# Pacu Jawi Bull Racing



## ndwgolf (Nov 20, 2012)

I shot these a few months back in Padang Indoniesa (without getting injured).................enjoy


----------



## LazyFrog60 (Nov 20, 2012)

Great Set!!   Thanks for sharing!!


----------



## AlexanderB (Nov 20, 2012)

Wow, that is cool.


----------



## 12sndsgood (Nov 20, 2012)

I love that first shot.


----------



## leeroix (Nov 20, 2012)

that first one is epic!:shock:


----------



## Derrel (Nov 20, 2012)

This is ALWAYS such a visually interesting sport! I love to see these!!!!


----------



## PlanetStarbucks (Nov 20, 2012)

I just nominated the first for photo of the month.  Love this shot so much.

http://www.thephotoforum.com/forum/...to-month-nomination-thread-2.html#post2774303


----------



## kathyt (Nov 20, 2012)

Amazing set. That first one is awesome.


----------



## jowensphoto (Nov 20, 2012)

The emotion you captured in every shot is great, the face in the second is so intense that it doesn't have to be huge in the photo to be noticed. Great job.


----------



## ndwgolf (Nov 20, 2012)

Thanks for the comments guys................I have the first picture in this post printed 20 x 30 on a Rag Pearl canvas at home and I kid you not every time I walk past that picture you get the feeling of the bulls are away to jump out of the picture frame..............they can all be seen/bought at Pacu Jawi Bull Racing | Neil's Photography
Here are a few more to show off the emotion of the event


----------



## ndwgolf (Nov 20, 2012)

jowensphoto said:


> The emotion you captured in every shot is great, the face in the second is so intense that it doesn't have to be huge in the photo to be noticed. Great job.


I love the second one too, because of the expressions of the crowd trying to get out of the way from the flying mud


----------



## Bitter Jeweler (Nov 20, 2012)

jowensphoto said:


> The emotion you captured in every shot is great, the face in the second is so intense that it doesn't have to be huge in the photo to be noticed. Great job.

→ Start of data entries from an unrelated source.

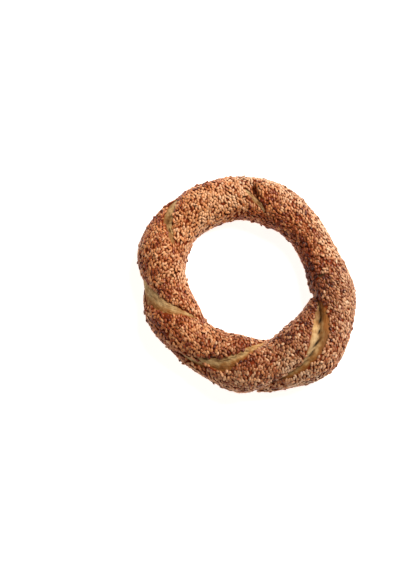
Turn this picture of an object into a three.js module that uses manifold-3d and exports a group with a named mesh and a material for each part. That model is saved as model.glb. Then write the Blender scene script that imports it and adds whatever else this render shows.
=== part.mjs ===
// A simit: a ring of bread made of two ropes of dough twisted together, joined end to end, dipped
// in molasses, rolled in sesame and baked flat on a stone. It bakes into one piece, so it is one
// solid. Millimetres, +Z up. It lies on z = 0, with the origin under the middle of its box.

import * as THREE from 'three';
import { mergeVertices } from 'three/addons/utils/BufferGeometryUtils.js';
import Module from 'manifold-3d';

// The rope was rolled and closed by hand, so neither it nor the ring is even. These go round from
// +X in sixteen equal steps.
const stations = [
  { ringRadius: 69.5, halfWidth: 18.5 },
  { ringRadius: 66.5, halfWidth: 15.0 },
  { ringRadius: 68.5, halfWidth: 15.5 },
  { ringRadius: 71.5, halfWidth: 18.0 },
  { ringRadius: 73.0, halfWidth: 17.5 },
  { ringRadius: 72.0, halfWidth: 18.5 },
  { ringRadius: 71.0, halfWidth: 18.5 },
  { ringRadius: 66.5, halfWidth: 20.5 },
  { ringRadius: 59.5, halfWidth: 19.5 },
  { ringRadius: 57.0, halfWidth: 21.0 },
  { ringRadius: 56.0, halfWidth: 19.5 },
  { ringRadius: 56.5, halfWidth: 19.5 },
  { ringRadius: 60.5, halfWidth: 23.0 },
  { ringRadius: 64.5, halfWidth: 21.5 },
  { ringRadius: 70.0, halfWidth: 25.0 },
  { ringRadius: 70.0, halfWidth: 21.0 },
];

// The rope slumps a little as it bakes: it is lower than it is wide, and flat underneath. Both are
// parts of its half width: its half height, and how high its middle is above the flat.
const halfHeightPart = 0.84;
const middleHeightPart = 0.68;

// Where the two strands meet they leave seams. Each winds from the outer side of the rope over its
// top to its inner side: where it does so, in degrees round the ring, how many degrees it gains over
// the top by running steeper there, and how deep it is.
const seams = [
  { outer: 4, top: 24, inner: 44, steep: 0, depth: 0.8 },
  { outer: 109.5, top: 85, inner: 60.5, steep: 0, depth: 1.0 },
  { outer: 122.7, top: 142.7, inner: 165.7, steep: 0, depth: 2.0 },
  { outer: 176.3, top: 200.4, inner: 228.5, steep: 0, depth: 3.0 },
  { outer: 223.4, top: 263.6, inner: 300, steep: 0, depth: 3.8 },
  { outer: 278, top: 324.5, inner: 350, steep: 19.3, depth: 5.0 },
];
const seamFlank = 5.5;

// Seams die away under the rope, between these angles from its top.
const seamFadeStart = THREE.MathUtils.degToRad(110);
const seamFadeEnd = THREE.MathUtils.degToRad(160);

// Facets round the ring and round the rope's section.
const ringSteps = 120;
const ropeSteps = 22;

const crustColour = 0xb0703c;
const crustRoughness = 0.75;

const wasm = await Module();
wasm.setup();

// One smooth closed run through the stations gives the sizes anywhere round the ring.
const sizeRun = new THREE.CatmullRomCurve3(
  stations.map((station) => new THREE.Vector3(station.ringRadius, station.halfWidth, 0)),
  true,
  'catmullrom',
  0.5,
);

function sizesAt(around) {
  const turn = THREE.MathUtils.euclideanModulo(around / (2 * Math.PI), 1);
  const sizes = sizeRun.getPoint(turn);
  return { ringRadius: sizes.x, halfWidth: sizes.y };
}

// The shorter way round from zero to an angle.
function shortTurn(angle) {
  return THREE.MathUtils.euclideanModulo(angle + Math.PI, 2 * Math.PI) - Math.PI;
}

// Where a seam lies round the ring as it passes one place of the rope's section, in degrees: a
// smooth line through its three stated places.
function seamPlace(seam, section) {
  const fromTop = section / (Math.PI / 2) - 1;
  const lean = (seam.inner - seam.outer) / 2;
  const bow = (seam.inner + seam.outer) / 2 - seam.top;
  return {
    around: seam.top + lean * fromTop + bow * fromTop ** 2 + seam.steep * (fromTop - fromTop ** 3),
    perQuarter: lean + 2 * bow * fromTop + seam.steep * (1 - 3 * fromTop ** 2),
  };
}

// How far the seams draw the surface in, at one place round the ring and round the rope's section
// (0 faces out, a quarter turn faces up).
function seamDepthAt(around, section, ringRadius, halfWidth) {
  const fromTop = Math.abs(shortTurn(section - Math.PI / 2));
  const fade = 1 - THREE.MathUtils.smoothstep(fromTop, seamFadeStart, seamFadeEnd);
  let depth = 0;
  for (const seam of seams) {
    const place = seamPlace(seam, shortTurn(section - Math.PI / 2) + Math.PI / 2);
    const along = ringRadius + halfWidth * Math.cos(section);
    const offset = along * shortTurn(around - THREE.MathUtils.degToRad(place.around));
    const lean = along * THREE.MathUtils.degToRad(place.perQuarter) / (halfWidth * Math.PI / 2);
    const distance = Math.abs(offset) / Math.hypot(1, lean);
    depth += seam.depth * fade * Math.exp(-distance / seamFlank);
  }
  return depth;
}

// The rope as it would be without its flat underside.
function makeRope() {
  const geometry = new THREE.TorusGeometry(1, 0.5, ropeSteps, ringSteps);
  const places = geometry.getAttribute('position');
  for (let i = 0; i < places.count; i += 1) {
    const around = Math.atan2(places.getY(i), places.getX(i));
    const out = Math.hypot(places.getX(i), places.getY(i)) - 1;
    const section = Math.atan2(places.getZ(i), out);
    const { ringRadius, halfWidth } = sizesAt(around);
    const depth = seamDepthAt(around, section, ringRadius, halfWidth);
    const radius = ringRadius + (halfWidth - depth) * Math.cos(section);
    const rise = (halfWidth * halfHeightPart - depth) * Math.sin(section);
    places.setXYZ(
      i,
      radius * Math.cos(around),
      radius * Math.sin(around),
      halfWidth * middleHeightPart + rise,
    );
  }
  return geometry;
}

function toSolid(geometry) {
  geometry.deleteAttribute('normal');
  geometry.deleteAttribute('uv');
  const merged = mergeVertices(geometry);
  return new wasm.Manifold(
    new wasm.Mesh({
      numProp: 3,
      vertProperties: new Float32Array(merged.getAttribute('position').array),
      triVerts: new Uint32Array(merged.getIndex().array),
    }),
  );
}

function toGeometry(solid) {
  const mesh = solid.getMesh();
  const geometry = new THREE.BufferGeometry();
  geometry.setAttribute('position', new THREE.BufferAttribute(mesh.vertProperties, 3));
  geometry.setIndex(new THREE.BufferAttribute(mesh.triVerts, 1));
  geometry.computeVertexNormals();
  return geometry;
}

// All that would hang below the stone is cut away, which leaves the flat it stands on.
function makeBakingStone() {
  const size = 300;
  const geometry = new THREE.BoxGeometry(size, size, size);
  geometry.translate(0, 0, -size / 2);
  return geometry;
}

const crust = new THREE.MeshStandardMaterial({
  color: crustColour,
  roughness: crustRoughness,
  metalness: 0,
});

const simitGeometry = toGeometry(toSolid(makeRope()).subtract(toSolid(makeBakingStone())));
simitGeometry.computeBoundingBox();
const middle = simitGeometry.boundingBox.getCenter(new THREE.Vector3());

const simit = new THREE.Mesh(simitGeometry, crust);
simit.name = 'simit';
simit.position.set(-middle.x, -middle.y, 0);

const group = new THREE.Group();
group.add(simit);

export default group;
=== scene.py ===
import math

import bmesh
import bpy
import numpy as np
from mathutils import Matrix, Vector
from mathutils.kdtree import KDTree


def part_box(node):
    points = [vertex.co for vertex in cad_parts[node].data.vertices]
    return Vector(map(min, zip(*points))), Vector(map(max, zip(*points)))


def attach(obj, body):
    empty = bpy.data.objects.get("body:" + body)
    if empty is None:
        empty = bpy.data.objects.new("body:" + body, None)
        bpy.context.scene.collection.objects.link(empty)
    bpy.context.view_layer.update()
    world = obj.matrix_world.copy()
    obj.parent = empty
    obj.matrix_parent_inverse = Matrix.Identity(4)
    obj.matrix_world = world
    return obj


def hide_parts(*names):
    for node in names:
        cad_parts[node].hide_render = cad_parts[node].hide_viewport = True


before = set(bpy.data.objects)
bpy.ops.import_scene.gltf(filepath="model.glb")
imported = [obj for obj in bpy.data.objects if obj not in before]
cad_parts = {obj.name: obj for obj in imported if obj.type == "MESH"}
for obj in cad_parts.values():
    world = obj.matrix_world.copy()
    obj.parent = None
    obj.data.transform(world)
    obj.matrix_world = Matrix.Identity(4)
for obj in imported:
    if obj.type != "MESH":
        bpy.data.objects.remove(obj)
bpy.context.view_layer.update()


# ---- The baked dough -------------------------------------------------------------------------
# Two ropes of wheat dough twisted together, closed into a ring by hand, dipped in molasses water
# and baked. Where the strands pulled apart in the oven, bare stretched dough shows between them.
# It is shaped from a bmesh ring, with finer faces along the bare seams.

MM = 0.001
FULL_TURN = 2 * math.pi
QUARTER = math.pi / 2

# Round the ring from +X in sixteen equal steps: how far the middle of the rope lies from the
# middle of the ring, and half the rope's width over its seeds.
ring_radii = MM * np.array(
    [69.5, 66.5, 68.5, 71.5, 73.0, 72.0, 71.0, 66.5, 59.5, 57.0, 56.0, 56.5, 60.5, 64.5, 70.0, 70.0]
)
half_widths = MM * np.array(
    [18.5, 15.0, 15.5, 18.0, 17.5, 18.5, 18.5, 20.5, 19.5, 21.0, 19.5, 19.5, 23.0, 21.5, 25.0, 21.0]
)

# The rope slumps a little as it bakes. Both are parts of its half width: its half height, and how
# high its middle is above the flat underside.
half_height_part = 0.84
middle_height_part = 0.68

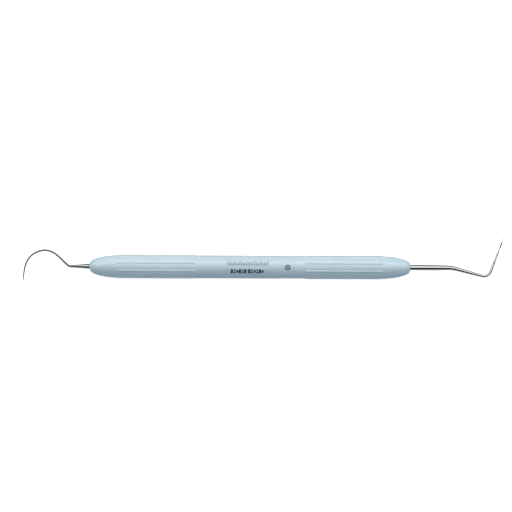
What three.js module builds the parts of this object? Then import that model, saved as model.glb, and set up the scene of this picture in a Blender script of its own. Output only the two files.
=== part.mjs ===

Agreed. That one is my favorite!


----------



## Frequency (Nov 21, 2012)

WOW; earlier i had posted some similar stuff from Kerala; but not as WOWful as these; great JOB!!!


----------



## Frequency (Nov 21, 2012)

First one is a heavenly click !!!


----------



## Robin_Usagani (Nov 21, 2012)

Got to love playing in the mud full of feces.


----------



## TiltShift (Nov 21, 2012)

First shot is insane!! They're all great to be honest!


----------



## ndwgolf (Nov 21, 2012)

Thanks again for all the comments.........................here is another one


----------



## Mully (Nov 21, 2012)

Great shooting and such a wonderful subject #1 is my favorite.


----------



## Buckster (Nov 21, 2012)

Spectacular action shots, especially that first one!


----------



## Nau (Nov 22, 2012)

The first is really take at the right moment. The best for me.


----------



## Actinometro (Nov 22, 2012)

First one is very good indeed. It remembers me a shot Frequency shared some time ago.


----------



## ndwgolf (Nov 23, 2012)

I prefer #1 in B&W


----------